Task instructions ::
Seek out every line containing the word "overall", and copy each.

Dataset entries ::
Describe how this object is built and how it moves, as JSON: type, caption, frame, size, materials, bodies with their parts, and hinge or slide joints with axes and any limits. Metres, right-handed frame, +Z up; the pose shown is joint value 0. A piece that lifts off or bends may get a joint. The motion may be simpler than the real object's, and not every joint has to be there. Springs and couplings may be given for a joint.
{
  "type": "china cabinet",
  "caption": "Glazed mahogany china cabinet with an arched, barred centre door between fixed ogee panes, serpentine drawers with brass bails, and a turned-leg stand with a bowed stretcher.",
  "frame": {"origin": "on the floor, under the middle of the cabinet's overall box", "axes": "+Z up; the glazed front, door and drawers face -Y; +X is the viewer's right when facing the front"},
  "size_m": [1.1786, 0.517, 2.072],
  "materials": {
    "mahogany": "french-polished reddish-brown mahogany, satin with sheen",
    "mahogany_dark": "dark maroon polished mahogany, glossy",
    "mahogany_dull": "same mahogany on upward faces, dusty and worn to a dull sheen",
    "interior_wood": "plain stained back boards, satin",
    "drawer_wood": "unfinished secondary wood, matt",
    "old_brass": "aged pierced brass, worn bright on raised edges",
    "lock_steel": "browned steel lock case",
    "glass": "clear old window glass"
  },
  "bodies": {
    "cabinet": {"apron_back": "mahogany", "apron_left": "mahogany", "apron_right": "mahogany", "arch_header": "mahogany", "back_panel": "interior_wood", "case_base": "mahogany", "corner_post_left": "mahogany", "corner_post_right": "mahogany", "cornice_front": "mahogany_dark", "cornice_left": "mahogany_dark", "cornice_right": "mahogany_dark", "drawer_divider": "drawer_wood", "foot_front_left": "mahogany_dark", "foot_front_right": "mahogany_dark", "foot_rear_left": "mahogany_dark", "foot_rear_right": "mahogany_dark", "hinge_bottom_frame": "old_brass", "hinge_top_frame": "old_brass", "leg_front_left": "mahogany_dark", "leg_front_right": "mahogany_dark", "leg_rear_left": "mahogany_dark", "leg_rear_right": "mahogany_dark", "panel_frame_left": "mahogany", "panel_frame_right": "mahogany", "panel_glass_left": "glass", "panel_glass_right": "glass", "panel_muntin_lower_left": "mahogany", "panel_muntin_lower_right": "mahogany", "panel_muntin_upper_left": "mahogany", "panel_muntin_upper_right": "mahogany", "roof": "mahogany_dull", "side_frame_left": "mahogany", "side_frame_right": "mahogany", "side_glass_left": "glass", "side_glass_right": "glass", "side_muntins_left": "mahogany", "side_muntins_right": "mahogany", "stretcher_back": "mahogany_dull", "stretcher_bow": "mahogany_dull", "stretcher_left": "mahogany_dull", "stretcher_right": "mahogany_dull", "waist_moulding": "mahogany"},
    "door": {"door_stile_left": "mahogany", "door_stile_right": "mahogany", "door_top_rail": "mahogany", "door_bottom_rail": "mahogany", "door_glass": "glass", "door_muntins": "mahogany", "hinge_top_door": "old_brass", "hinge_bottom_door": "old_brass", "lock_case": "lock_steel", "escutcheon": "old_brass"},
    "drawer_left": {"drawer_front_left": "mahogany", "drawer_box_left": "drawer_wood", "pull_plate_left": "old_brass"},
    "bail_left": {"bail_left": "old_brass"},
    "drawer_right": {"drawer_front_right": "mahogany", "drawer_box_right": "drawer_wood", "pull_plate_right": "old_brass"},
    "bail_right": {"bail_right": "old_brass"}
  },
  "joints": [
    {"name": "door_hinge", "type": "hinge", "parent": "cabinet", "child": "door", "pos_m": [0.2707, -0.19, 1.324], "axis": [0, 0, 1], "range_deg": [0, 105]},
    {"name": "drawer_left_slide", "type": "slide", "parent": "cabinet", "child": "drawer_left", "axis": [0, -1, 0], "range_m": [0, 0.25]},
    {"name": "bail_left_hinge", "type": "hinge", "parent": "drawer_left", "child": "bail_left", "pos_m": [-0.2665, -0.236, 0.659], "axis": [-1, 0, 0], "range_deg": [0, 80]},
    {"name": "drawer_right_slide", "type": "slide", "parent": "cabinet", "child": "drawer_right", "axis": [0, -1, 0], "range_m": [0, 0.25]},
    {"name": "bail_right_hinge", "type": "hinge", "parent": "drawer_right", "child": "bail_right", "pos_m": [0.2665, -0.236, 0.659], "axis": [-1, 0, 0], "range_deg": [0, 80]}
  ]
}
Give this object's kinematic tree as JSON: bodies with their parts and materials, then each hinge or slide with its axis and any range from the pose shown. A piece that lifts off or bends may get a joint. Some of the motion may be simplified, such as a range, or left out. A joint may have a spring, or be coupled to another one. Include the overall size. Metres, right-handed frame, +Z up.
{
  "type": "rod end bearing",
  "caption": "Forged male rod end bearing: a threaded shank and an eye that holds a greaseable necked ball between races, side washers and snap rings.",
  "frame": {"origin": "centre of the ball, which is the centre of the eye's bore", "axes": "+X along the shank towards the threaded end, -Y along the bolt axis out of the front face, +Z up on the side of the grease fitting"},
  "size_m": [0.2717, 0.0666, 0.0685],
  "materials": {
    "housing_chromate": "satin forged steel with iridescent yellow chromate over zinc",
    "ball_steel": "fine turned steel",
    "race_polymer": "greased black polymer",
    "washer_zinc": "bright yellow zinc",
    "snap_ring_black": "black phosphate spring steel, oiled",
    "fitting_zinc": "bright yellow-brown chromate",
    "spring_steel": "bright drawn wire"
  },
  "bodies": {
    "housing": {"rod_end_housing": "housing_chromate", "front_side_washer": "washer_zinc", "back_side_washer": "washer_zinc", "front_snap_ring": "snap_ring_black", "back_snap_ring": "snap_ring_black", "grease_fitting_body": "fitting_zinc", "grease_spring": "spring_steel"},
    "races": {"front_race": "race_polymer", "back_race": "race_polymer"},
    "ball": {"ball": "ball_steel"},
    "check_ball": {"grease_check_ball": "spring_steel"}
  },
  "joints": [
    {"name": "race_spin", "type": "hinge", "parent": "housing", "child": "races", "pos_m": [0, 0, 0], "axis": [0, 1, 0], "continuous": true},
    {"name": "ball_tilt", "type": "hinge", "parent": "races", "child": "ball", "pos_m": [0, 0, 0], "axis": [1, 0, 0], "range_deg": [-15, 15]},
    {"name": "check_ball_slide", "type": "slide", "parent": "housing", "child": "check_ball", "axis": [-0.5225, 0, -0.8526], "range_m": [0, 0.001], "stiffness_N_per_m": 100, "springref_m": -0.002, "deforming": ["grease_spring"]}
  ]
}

* * *

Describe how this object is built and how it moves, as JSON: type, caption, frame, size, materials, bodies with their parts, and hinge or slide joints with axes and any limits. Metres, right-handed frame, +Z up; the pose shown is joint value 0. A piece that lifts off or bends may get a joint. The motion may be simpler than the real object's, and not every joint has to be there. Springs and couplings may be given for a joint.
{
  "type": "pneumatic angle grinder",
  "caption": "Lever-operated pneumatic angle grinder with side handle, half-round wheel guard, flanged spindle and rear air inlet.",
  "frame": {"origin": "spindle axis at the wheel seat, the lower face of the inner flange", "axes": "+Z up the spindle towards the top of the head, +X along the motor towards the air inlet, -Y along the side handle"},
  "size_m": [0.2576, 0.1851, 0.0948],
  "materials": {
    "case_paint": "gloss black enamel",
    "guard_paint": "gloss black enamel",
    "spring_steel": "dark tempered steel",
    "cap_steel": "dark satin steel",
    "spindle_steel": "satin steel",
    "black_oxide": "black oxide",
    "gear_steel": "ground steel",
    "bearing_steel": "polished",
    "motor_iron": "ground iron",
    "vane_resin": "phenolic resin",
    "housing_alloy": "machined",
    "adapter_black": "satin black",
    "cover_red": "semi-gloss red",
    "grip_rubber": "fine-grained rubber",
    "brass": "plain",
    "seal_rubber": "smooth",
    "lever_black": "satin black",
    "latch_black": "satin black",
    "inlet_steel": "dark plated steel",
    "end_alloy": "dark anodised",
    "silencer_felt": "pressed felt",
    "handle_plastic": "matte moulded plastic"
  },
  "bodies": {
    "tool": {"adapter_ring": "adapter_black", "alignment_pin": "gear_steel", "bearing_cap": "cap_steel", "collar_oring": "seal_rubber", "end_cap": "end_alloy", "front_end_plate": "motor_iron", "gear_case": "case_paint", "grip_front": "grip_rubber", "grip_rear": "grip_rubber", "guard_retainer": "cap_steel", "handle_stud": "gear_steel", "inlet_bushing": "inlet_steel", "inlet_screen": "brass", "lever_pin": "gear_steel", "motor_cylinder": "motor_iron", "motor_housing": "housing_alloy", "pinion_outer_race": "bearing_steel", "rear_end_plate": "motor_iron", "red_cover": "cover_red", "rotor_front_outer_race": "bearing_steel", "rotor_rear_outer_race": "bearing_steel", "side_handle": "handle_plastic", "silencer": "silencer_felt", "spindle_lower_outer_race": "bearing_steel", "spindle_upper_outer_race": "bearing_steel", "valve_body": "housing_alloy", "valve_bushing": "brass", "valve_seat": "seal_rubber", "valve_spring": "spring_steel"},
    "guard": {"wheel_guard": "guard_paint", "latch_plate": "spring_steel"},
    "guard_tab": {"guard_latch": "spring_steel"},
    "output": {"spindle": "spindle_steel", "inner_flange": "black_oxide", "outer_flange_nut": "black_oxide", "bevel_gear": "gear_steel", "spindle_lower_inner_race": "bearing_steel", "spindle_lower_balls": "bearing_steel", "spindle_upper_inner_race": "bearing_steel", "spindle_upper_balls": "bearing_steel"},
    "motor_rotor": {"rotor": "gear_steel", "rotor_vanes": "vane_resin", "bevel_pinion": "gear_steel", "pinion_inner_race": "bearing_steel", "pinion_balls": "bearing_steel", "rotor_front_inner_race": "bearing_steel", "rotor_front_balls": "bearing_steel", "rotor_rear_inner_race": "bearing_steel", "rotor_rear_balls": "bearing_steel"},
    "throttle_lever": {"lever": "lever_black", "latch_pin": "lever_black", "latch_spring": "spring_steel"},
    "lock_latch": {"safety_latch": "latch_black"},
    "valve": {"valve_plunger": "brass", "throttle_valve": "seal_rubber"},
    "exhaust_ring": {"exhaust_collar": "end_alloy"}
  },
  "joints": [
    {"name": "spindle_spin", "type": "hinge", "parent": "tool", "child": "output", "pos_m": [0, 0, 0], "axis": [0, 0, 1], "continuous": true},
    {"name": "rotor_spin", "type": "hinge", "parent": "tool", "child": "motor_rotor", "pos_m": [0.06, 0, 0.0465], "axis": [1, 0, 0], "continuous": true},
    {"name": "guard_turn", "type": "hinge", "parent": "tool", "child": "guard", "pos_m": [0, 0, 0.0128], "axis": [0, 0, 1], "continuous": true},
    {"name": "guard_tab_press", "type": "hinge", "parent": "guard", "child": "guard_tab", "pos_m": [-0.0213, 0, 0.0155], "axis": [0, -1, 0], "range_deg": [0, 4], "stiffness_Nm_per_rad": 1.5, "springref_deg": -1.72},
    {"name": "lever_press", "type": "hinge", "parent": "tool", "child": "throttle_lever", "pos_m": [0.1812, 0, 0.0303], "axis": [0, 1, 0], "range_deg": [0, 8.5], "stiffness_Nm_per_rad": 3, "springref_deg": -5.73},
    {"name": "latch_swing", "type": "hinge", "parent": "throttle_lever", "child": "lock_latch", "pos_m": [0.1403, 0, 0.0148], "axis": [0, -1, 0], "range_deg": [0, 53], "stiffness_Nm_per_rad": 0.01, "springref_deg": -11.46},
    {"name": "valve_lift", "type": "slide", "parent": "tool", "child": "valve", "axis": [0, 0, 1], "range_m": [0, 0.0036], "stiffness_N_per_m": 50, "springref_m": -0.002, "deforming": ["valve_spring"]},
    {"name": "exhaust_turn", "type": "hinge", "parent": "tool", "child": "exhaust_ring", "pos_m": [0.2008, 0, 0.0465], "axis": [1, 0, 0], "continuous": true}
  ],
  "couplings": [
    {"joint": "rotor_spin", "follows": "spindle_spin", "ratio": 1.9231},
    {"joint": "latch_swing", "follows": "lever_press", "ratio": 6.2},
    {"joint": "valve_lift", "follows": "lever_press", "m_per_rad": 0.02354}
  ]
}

Final answer ::
  "frame": {"origin": "on the floor, under the middle of the cabinet's overall box", "axes": "+Z up; the glazed front, door and drawers face -Y; +X is the viewer's right when facing the front"},
Give this object's kinematic tree as JSON: bodies with their parts and materials, then each hinge or slide with its axis and any range from the pose shown. A piece that lifts off or bends may get a joint. Some of the motion may be simplified, such as a range, or left out. A joint may have a spring, or be coupled to another one. Include the overall size. Metres, right-handed frame, +Z up.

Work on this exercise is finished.